Besides these elite Muslim women, some of who may well insist on being called ‘Islamic feminists’, are a much larger number of others who, working within a broadly-defined Islamic framework, shun the label, seeing the term ‘feminist’ as being tainted by its association with the West. They see their struggle as one that aims to recover what they variously understand as ‘authentic Islam’, and not, as the title of the book suggests, ‘feminism in Islam’. They may not go so far as the elite women-scholars Badran describes as being at the cutting-edge of the development of ‘Islamic feminism’ in their demands such as, for instance, advocating women-led prayers for joint congregations or women muftis.
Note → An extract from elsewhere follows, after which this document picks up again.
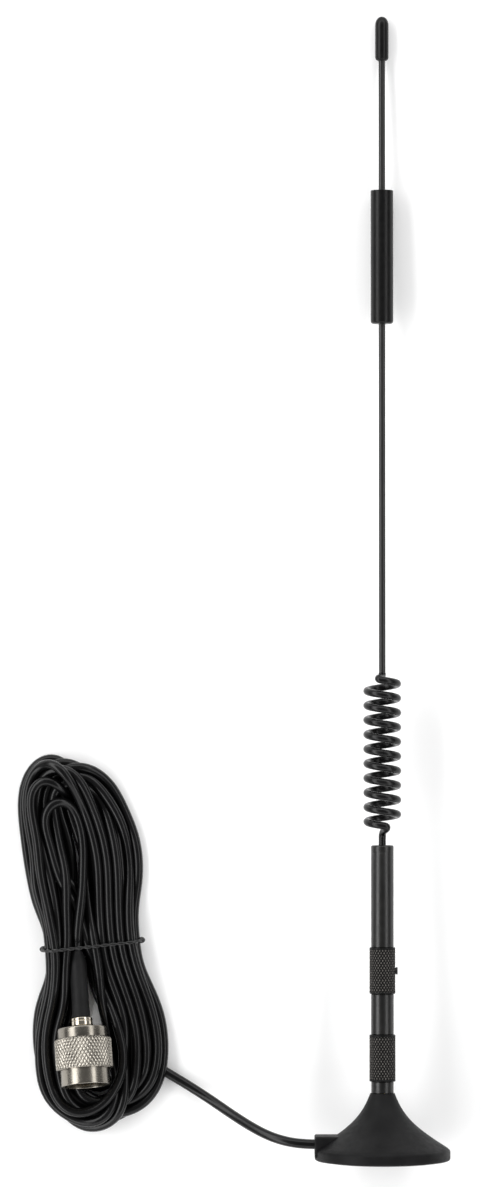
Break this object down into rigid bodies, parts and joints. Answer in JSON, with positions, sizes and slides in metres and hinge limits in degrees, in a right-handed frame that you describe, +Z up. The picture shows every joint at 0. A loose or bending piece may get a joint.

Yet, Badran seems to lump them together with the elite women-scholars, inadvertently homogenising what is admittedly a very diverse set of voices. Badran chooses to discuss these women as also representing forms of ‘Islamic feminism’, but, this, to my mind, does injustice to how these women see themselves and their struggles. Why impose categories on people against their will, one might ask? Why bracket them in boxes that they refuse to recognise? Why describe their struggles as ‘feminism in Islam’, when this is not how these women see themselves as promoting? If they see themselves as engaged in an ‘Islamic’, as opposed to an ‘Islamic feminist’ struggle, then why not let them define themselves on their own terms?

Despite these caveats, this book excels, and is bound to create more than just a splash in the midst of ongoing debates about the vexed ‘Muslim woman question’.

Yoginder Sikand works with the Centre for the Study of Social Exclusion and Inclusive Policy at the National Law School, Bangalore.